Line chart of Yen to USD showing The yen has weakened against the dollar in the aftermath of the Ministry of Finance's intervention

This is not the first time in recent memory that Japan has intervened in foreign exchange markets. The Ministry of Finance intervened three times in late 2022, spending a combined $58.7bn when the currency dipped below ¥150 to the dollar. The effects of those interventions, too, were only momentary. The strengthening of the yen over the following months was driven by a decline in US Treasury yields, not actions by Japan’s Ministry of Finance. 

Japan’s recent preference for a stronger yen is not surprising. Given its economy’s growing reliance on energy and food imports, a stronger yen boosts Japan’s purchasing power on the international market. It supports household savings, too, which are critical to Japan as its population ages and households become increasingly dependent on their coffers. The urge to support the currency may also stem from lingering fears from the run-up to the 2008 financial crisis. A stretch of yen weakness then hid underlying economic vulnerabilities, causing great pain when the global financial system faltered and the yen rose sharply. Politics are at play too, with prime minister Fumio Kishida and his government wary that economic instability is suppressing consumption and alarming the public.

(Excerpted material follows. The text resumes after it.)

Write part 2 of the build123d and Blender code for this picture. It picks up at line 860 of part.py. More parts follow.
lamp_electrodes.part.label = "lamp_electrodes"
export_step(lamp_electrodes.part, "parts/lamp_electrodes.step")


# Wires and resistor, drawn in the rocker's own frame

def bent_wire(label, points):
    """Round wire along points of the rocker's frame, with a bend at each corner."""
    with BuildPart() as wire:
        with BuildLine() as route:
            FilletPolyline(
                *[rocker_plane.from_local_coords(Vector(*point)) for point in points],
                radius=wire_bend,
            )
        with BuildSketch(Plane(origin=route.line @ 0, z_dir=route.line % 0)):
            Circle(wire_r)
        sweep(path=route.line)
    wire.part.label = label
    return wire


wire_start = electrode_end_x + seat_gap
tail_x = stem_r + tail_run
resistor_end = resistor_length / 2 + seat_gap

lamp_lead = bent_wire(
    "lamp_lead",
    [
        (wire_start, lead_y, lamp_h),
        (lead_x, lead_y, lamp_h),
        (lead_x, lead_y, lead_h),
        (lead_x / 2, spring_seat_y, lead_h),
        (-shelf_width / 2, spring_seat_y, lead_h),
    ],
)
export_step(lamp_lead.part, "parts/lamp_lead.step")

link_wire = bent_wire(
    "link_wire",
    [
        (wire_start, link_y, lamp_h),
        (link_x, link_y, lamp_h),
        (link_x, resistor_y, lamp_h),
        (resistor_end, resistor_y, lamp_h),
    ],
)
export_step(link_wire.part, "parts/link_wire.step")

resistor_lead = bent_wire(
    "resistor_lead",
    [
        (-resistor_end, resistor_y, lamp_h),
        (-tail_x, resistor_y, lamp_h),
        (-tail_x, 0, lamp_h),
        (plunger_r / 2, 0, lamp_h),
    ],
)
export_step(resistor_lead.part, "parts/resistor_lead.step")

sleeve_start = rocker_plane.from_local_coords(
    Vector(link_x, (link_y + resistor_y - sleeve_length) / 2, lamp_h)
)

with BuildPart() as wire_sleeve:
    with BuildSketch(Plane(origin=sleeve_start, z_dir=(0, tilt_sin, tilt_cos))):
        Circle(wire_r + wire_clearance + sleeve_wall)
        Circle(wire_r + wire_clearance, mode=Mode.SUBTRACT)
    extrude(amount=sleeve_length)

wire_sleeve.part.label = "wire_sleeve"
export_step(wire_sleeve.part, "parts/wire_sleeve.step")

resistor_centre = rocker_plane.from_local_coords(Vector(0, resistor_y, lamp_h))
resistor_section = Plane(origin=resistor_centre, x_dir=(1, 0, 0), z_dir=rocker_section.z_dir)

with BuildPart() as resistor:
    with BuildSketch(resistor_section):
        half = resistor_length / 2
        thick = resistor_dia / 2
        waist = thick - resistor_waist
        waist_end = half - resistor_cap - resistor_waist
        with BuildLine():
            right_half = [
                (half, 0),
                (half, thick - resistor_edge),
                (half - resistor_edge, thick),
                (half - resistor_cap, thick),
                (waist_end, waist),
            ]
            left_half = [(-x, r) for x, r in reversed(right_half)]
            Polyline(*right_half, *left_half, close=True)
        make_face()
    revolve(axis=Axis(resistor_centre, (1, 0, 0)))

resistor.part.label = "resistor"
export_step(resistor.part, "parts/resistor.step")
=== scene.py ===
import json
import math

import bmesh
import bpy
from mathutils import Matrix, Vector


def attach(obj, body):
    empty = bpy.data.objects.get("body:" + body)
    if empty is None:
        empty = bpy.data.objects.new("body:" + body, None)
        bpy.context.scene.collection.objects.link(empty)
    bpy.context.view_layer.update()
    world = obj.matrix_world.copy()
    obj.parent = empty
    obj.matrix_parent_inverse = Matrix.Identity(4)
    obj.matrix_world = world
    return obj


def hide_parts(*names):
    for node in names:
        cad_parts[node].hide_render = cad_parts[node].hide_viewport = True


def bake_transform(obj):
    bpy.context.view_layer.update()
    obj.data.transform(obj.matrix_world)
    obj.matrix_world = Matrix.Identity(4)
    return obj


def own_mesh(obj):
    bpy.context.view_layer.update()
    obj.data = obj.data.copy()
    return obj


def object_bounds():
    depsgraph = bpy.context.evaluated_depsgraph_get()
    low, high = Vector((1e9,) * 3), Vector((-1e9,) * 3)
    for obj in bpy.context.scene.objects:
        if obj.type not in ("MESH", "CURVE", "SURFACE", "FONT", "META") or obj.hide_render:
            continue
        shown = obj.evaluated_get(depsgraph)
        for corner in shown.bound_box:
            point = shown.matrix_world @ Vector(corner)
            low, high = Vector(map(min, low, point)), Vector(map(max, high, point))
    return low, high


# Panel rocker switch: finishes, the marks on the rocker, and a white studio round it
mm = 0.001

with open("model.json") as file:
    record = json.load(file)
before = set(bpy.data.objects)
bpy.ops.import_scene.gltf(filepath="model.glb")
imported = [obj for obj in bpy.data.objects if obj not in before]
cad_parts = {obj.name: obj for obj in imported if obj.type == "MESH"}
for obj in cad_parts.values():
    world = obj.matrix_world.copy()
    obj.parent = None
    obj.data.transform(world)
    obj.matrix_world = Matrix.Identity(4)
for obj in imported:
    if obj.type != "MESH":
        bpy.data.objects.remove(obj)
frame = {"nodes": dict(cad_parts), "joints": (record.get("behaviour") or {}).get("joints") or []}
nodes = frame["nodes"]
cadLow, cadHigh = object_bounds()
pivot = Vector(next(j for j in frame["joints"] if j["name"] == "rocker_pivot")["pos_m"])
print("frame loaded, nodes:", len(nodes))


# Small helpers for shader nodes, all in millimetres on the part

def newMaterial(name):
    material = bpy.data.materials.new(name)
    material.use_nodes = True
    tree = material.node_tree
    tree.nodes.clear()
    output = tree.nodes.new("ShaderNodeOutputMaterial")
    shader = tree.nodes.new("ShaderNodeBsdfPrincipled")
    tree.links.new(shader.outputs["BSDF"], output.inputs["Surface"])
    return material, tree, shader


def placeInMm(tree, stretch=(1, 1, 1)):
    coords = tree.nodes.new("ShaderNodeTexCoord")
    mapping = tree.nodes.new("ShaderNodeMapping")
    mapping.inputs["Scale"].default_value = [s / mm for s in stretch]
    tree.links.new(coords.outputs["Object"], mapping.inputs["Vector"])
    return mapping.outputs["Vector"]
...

Line chart of Yen to USD showing The yen weakened against the dollar after each successive intervention in 2022

Yet the focus on the strength of the yen may be misguided: for now, having a weaker currency has benefits. In March’s Bank of Japan meeting, the monetary policy committee exalted the return of a “virtuous inflationary cycle”, as rising wages appeared set to jump-start inflation after decades of price malaise. But Japanese inflation has since decelerated. As mentioned in last week’s BoJ monetary policy meeting, a weaker yen could quickly spur price growth, allowing the BoJ to achieve its inflation objective.

While Japan’s dissipation of $59bn shows that unilateral currency intervention is fruitless in the long term, the short-term efficacy of any intervention comes down to its objective. The yen occupies a unique place in the global market, as decades of ultra-loose monetary policy have made it the favoured vehicle for the “carry trade,” which in turn suppresses the yen. Given Japan’s large foreign reserves, a one-time intervention could be seen as a rational and affordable warning call by the Japanese government to currency traders to restrain their speculation.

But Japan should rest there. Until the fundamentals underlying the weak yen dissipate, burning more reserves just to send further signs to traders — who may in turn leverage future price interventions to their advantage — is likely to be a Sisyphean exercise.